In the aftermath of that raid, coalition forces can hardly count on friendly tips from the mountain folk of Uruzgan, Zabul, Helmand and Kandahar provinces to help them close in on Omar. Many there sympathize with Omar. "They are his friends, he is their leader, and he is also their guest," says Mullah Gul Akhund, a police commander in Kandahar. "They must protect him." Should those bonds prove feeble, the Taliban know how to drive home the consequences of treachery. In mid-June, Mullah Bradar was seen on horseback in Helmand province, in the mountains near Washir. About the same time, a "night letter," or propaganda leaflet, presumably placed or inspired by Bradar, was found plastered to a Washir mosque, threatening anyone who collaborated with the new government.

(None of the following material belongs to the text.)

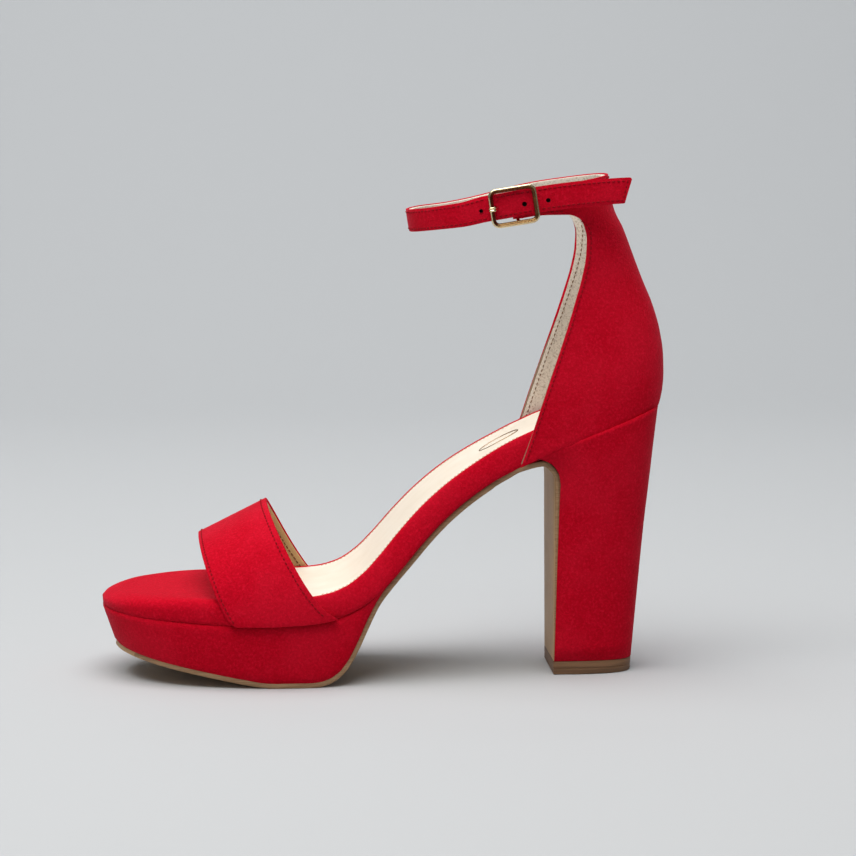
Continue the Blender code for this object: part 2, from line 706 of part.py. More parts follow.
def buckle_tab():
    """The short tab that holds the buckle: it folds round the buckle's middle bar."""
    half = STRAP_WIDE / 2
    tilt = math.atan(RING_RISE)
    front = RING_CENTRE + BAR_U * math.cos(tilt)
    stations = round_end(-1, half)
    stations += [(ring_angle(x, -1), half) for x in (71, 66, 61, 56)]
    rings = []
    for angle, width in stations:
        rings.append([ring_point(angle, 0.0, -width), ring_point(angle, 0.0, width),
                      ring_point(angle, -1.0, width), ring_point(angle, -1.0, -width)])
    for degrees in range(90, 271, 22):
        a = math.radians(degrees)
        rings.append([buckle_point(BAR_U + r * math.cos(a), v, BAR_N + r * math.sin(a))
                      for r, v in ((1.9, -half), (1.9, half), (0.9, half), (0.9, -half))])
    for x in (front + 3.5, front + 7, front + 10.5):
        angle = ring_angle(x, -1)
        rings.append([ring_point(angle, out, v) for out, v in ((BAR_N - 1.9, -half), (BAR_N - 1.9, half),
                                                              (BAR_N - 0.9, half), (BAR_N - 0.9, -half))])
    tab = loft("buckle_tab", rings, SUEDE)
    box_cut(tab, (BAR_U - 2.4, -1.0, -4.4), (BAR_U + 2.6, 1.0, 0.4))
    lining = round_end(-1, half) + [(ring_angle(x, -1), half) for x in (72, 68, 64)]
    band("buckle_tab_lining", lining, -2.1, -1.3, CREAM)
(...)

Even if locals wanted to turn Omar in, most would have a hard time identifying him, given how reclusive and photo shy he is. "You can't find people who can point Mullah Omar out and say, 'This is him,'" says al-Hajji Mullah Khaksar, a former Taliban deputy minister. Given the slim chance of turning an Omar ally, the coalition forces have had to place hope in the two-man U.S. military "reconnaissance and surveillance" teams hidden in the region, watching the valleys and villages for signs of Omar's movements.

Pentagon sources say the civilian casualties at Deh Rawod have not cooled their ardor for catching him. Though bin Laden remains the more wanted target, the image of Omar, the ghost rider in the mountains, already imbued in the popular imagination with mystical powers of evasion, is one vexation the Kabul government — and its Western backers — wants to banish once and for all.